You can validate your grammar in W3C-SRGS format by using “validatesrgs” tool.

You can use the validation tool by simply entering the following command:

$ validatesrgs [grammarfile]

If the grammar is correct, you will get the following output:

$ validatesrgs sample-en.grxml
Validating SRGS file sample-en.grxml...
SRGS file is valid.
Validating PLS file sample-lex-en.xml...
PLS file is valid.

If the grammar is not correct, you will get error messages for example as follows:

$ validatesrgs sample-invalid.grxml
Validating SRGS file sample-invalid.grxml...
[error] Invalid SRGS file.
Element '{http://www.w3.org/2001/06/grammar}one-of': Missing child element(s). Expected is ( {http://www.w3.org/2001/06/grammar}item )., line 12

Visualization tool

OpenHRI has more powerful tool to validate the structure of the W3C-SRGS grammar. “juliustographviz” tool can visualize the grammar in graph to check the correctness.
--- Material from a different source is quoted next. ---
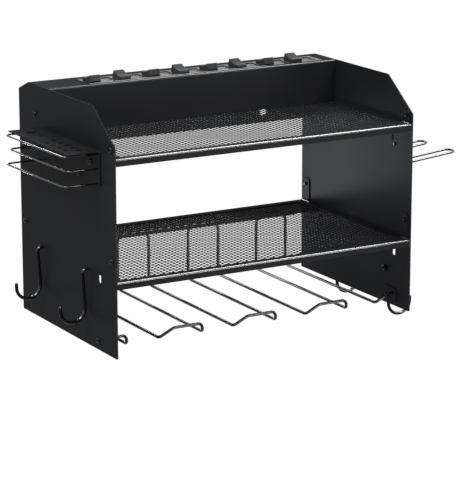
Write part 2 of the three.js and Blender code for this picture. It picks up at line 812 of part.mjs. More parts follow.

To draw the graph, enter following command:

$ srgstojulius sample-en.grxml | juliustographviz | dot -Txlib

For example, you will get the following output:

sample-grammar-en.png

Lexicon generation tool

After you have finished writing W3C-SRGS grammar, you sometime have to prepare W3C-PLS lexicon (this process is required when you have designed a grammar which contains words with special readings).

OpenHRI provides a tool to automatically generate W3C-PLS lexicon from the W3C-SRGS grammar.

The “srgstopls” tool can be used as follows:

$ srgstopls sample-en.grxml > sample-lex-en.xml

English lexicon (by using julius-voxforge dictionary) and Japanese lexicon (by using julius-runkit dictionary) are supported by this tool at the moment.

Note

Words not in the dictionary remains blank in output XML file. You should always check the output XML and fill in manually for such words.